Teams formalizing these skills can align training with role requirements - for example, pairing Certified Smart Contract Auditor with Certified Cryptocurrency Auditor for audit teams, and adding a compliance-focused pathway for KYT and sanctions screening.

Future Trends: What Auditors Should Prepare For

Three shifts are shaping the next phase of on-chain forensics for crypto audits:

  • AI-driven anomaly detection that learns normal behavior for specific entities and flags deviations, improving early detection of fraud and manipulation.
  • Multi-chain and L2 tracing becoming routine as activity spreads across L1, L2, and bridges, requiring standardized data pipelines and cross-chain heuristics.
  • Rising audit expectations as regulators and counterparties demand stronger evidence of controls, KYT monitoring, and sanctions compliance, even for entities with partial DeFi exposure.

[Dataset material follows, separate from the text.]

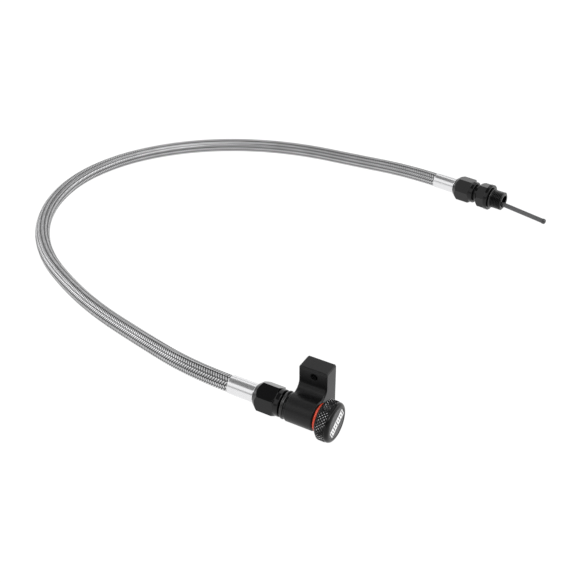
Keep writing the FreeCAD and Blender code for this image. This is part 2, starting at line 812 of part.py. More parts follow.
droop = math.radians(TIP_DROOP)
mouth = value(size("far_thread_end"))
tip_line = FreeCAD.Vector(math.cos(droop), 0, -math.sin(droop))
mouth_spot = FreeCAD.Vector(mouth, 0, -TIP_MOUTH_DROP)
crossing = FreeCAD.Vector(mouth - TIP_MOUTH_DROP / math.tan(droop), 0, 0)
tip_start = mouth_spot - tip_line * value(size("tip_inside"))
gap = value(size("stick_joint_gap"))
tip_roll = FreeCAD.Rotation(FreeCAD.Vector(1, 0, 0), TIP_TURN)
tip_frame = far_place.multiply(FreeCAD.Placement(FreeCAD.Vector(), tip_roll))

upper_end = value(barrel_end) - value(size("upper_stick_end"))
core_points = [tuple(near_place.multVec(FreeCAD.Vector(upper_end - gap, 0, 0)))]
core_points += ROUTE[1:-1]
core_points.append(tuple(tip_frame.multVec(crossing)))
core_points.append(tuple(tip_frame.multVec(tip_start - tip_line * gap)))
core_line, core_radii = route_wire(core_points)
placed_feature("stick_core", tube(core_line, value(size("stick_radius")), 0))


def stick():
    """The straight ends of the stick: the upper one in the cap's ferrule and the drooping tip."""
    upper = doc.addObject("Part::Cylinder", "upper_stick")
    bind(upper, "Radius", size("stick_radius"))
    ferrule_end = size("ferrule_length") - size("plug_length")
    bind(upper, "Height", size("upper_stick_end") + ferrule_end - 0.4)
    shift = FreeCAD.Placement(FreeCAD.Vector(-value(size("upper_stick_end")), 0, 0), ALONG_X)
    keep(upper, "stick_upper", cap_place.multiply(shift))

    inner = size("plug_length") * -1.0 + 0.1
    screw = size("screw_place") * -1.0
    half = size("screw_groove_half")
    ferrule = turned("ferrule_turning", [
        (inner, size("stick_radius")),
        (inner, size("ferrule_radius")),
        (screw - half, size("ferrule_radius")),
        (screw - half, size("ferrule_groove")),
        (screw + half, size("ferrule_groove")),
        (screw + half, size("ferrule_radius")),
        (ferrule_end, size("ferrule_radius")),
        (ferrule_end, size("stick_radius")),
    ])
    keep(ferrule, "stick_ferrule", cap_place)

    pitch = FreeCAD.Rotation(FreeCAD.Vector(0, 1, 0), TIP_DROOP)
    tip_place = tip_frame.multiply(FreeCAD.Placement(tip_start, pitch))
    bead_start = size("tip_inside") + size("tip_outside") - size("tip_bead_length")
    tip = doc.addObject("Part::Cylinder", "tip_rod")
    bind(tip, "Radius", size("stick_radius"))
    bind(tip, "Height", bead_start + 0.5)
    keep(tip, "stick_tip", tip_place.multiply(FreeCAD.Placement(FreeCAD.Vector(), ALONG_X)))
    bead = turned("bead_turning", [
        (bead_start, size("stick_radius")),
        (bead_start + 0.4, size("tip_bead_radius")),
        (bead_start + size("tip_bead_length") - 1.2, size("tip_bead_radius")),
        (bead_start + size("tip_bead_length") - 0.4, size("tip_bead_radius") - 0.5),
        (bead_start + size("tip_bead_length"), size("tip_bead_radius") - 1.4),
        (bead_start + size("tip_bead_length"), 0),
        (bead_start + 0.5, 0),
        (bead_start + 0.5, size("stick_radius")),
    ])
    keep(bead, "tip_ferrule", tip_place)


stick()

# ---------------------------------------------------------------- checks and files
doc.recompute()
for item in doc.Objects:
    if "Invalid" in item.State or "Error" in item.State:
        raise RuntimeError(f"{item.Name} failed: {item.State}")
for label, node in nodes.items():
    if node.Shape.isNull() or not node.Shape.isValid():
        raise RuntimeError(f"{label} has no valid shape")
    if len(node.Shape.Solids) != 1:
        raise RuntimeError(f"{label} has {len(node.Shape.Solids)} solids")
for label, node in nodes.items():
    node.Shape.exportStep(os.path.join("parts", label + ".step"))
tip_direction = tip_frame.Rotation.multVec(tip_line)
print(f"the tip points along {tip_direction.x:.6f} {tip_direction.y:.6f} {tip_direction.z:.6f}")
print(f"{len(nodes)} nodes written")
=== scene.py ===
import json
import math

import bmesh
import bpy
import numpy as np
from mathutils import Matrix, Vector

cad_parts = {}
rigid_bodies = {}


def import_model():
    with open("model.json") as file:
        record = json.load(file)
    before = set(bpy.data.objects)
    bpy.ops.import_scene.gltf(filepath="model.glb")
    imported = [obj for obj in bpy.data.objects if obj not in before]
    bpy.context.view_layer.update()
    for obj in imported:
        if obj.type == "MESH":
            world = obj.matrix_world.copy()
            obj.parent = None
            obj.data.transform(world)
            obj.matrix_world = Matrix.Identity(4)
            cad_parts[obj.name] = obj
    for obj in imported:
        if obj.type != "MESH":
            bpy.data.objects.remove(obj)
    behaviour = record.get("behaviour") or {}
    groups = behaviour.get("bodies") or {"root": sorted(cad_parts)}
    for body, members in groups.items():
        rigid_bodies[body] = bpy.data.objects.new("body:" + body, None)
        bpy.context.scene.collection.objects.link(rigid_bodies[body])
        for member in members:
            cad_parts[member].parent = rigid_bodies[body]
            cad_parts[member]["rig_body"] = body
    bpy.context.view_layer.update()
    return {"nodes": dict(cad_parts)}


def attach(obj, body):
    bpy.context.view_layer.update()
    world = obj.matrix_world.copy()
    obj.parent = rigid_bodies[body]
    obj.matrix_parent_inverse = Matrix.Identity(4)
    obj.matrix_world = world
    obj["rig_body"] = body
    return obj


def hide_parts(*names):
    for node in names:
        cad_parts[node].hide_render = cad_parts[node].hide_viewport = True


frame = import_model()
nodes = frame["nodes"]
scene = bpy.context.scene
MM = 0.001
ROOT = "hose_assembly"


def linked(name, data):
    made = bpy.data.objects.new(name, data)
    scene.collection.objects.link(made)
    return made


# ---------------------------------------------------------------- camera
CAMERA_PLACE = Vector((0.2381, -0.4163, 0.4309))
CAMERA_HEADING = 29.4
CAMERA_DIP = 34.7
camera = linked("camera", bpy.data.cameras.new("camera"))
camera.data.sensor_width = 36.0
camera.data.lens = 59.9
camera.data.clip_start = 0.05
camera.data.clip_end = 20.0
camera.location = CAMERA_PLACE
camera.rotation_euler = (math.radians(90 - CAMERA_DIP), 0, math.radians(CAMERA_HEADING))
scene.camera = camera
scene.view_settings.view_transform = "Standard"

# ---------------------------------------------------------------- places
ROUTE = [
    (-0.0394, -0.0052, 0.0139),
    (-0.0716, -0.0052, 0.0139),
    (-0.1256, 0.0093, 0.0102),
    (-0.1766, 0.0243, 0.0070),
    (-0.2198, 0.0418, 0.0060),
    (-0.2609, 0.0639, 0.0060),
    (-0.2946, 0.0953, 0.0060),
    (-0.3176, 0.1363, 0.0060),
    (-0.3256, 0.1823, 0.0060),
    (-0.3156, 0.2283, 0.0060),
    (-0.2916, 0.2677, 0.0060),
    (-0.2576, 0.2997, 0.0060),
    (-0.2140, 0.3235, 0.0060),
    (-0.1680, 0.3363, 0.0060),
    (-0.1180, 0.3385, 0.0069),
    (-0.0618, 0.3358, 0.01125),
    (-0.0320, 0.3321, 0.01125),
]
far_run = Vector(ROUTE[-1]) - Vector(ROUTE[-2])
FAR_HEADING = math.atan2(far_run.y, far_run.x)
NEAR = Matrix.Translation(ROUTE[0])
FAR = Matrix.Translation(ROUTE[-1]) @ Matrix.Rotation(FAR_HEADING, 4, "Z")
BARREL_END = 65.5 * MM
CAP = NEAR @ Matrix.Translation((BARREL_END, 0, 0))
BAR_TURN = math.radians(28.7)
FAR_THREAD_END = 67.3 * MM
TIP_TURN = math.radians(-30.6)
TIP_MOUTH_DROP = 2.45 * MM
TIP_DROOP = math.radians(4.6)
TIP = FAR @ Matrix.Rotation(TIP_TURN, 4, "X")
TIP = TIP @ Matrix.Translation((FAR_THREAD_END, 0, -TIP_MOUTH_DROP))
TIP = TIP @ Matrix.Rotation(TIP_DROOP, 4, "Y")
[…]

Privacy-enhancing tools will continue to create tension between transparency and confidentiality. In response, audit methods will increasingly focus on edges such as entry and exit points to privacy systems, and on legal, policy, and control evidence that complements on-chain analysis.

Conclusion

On-chain forensics for crypto audits is now a foundational discipline for assessing the integrity of digital asset activity. It enables auditors to detect fraud schemes, quantify wash trading risk, and identify suspicious wallet behavior by combining transaction tracing, clustering, entity attribution, and anomaly detection. As scams and market manipulation persist and cross-chain complexity grows, the most effective audit teams will treat on-chain forensics as a repeatable control function rather than a one-off investigation.

Organizations that invest in tooling, well-documented methodologies, and cross-functional skills spanning blockchain, cybersecurity, and compliance will be better positioned to pass audits, respond to incidents, and demonstrate defensible risk management in an increasingly scrutinized market.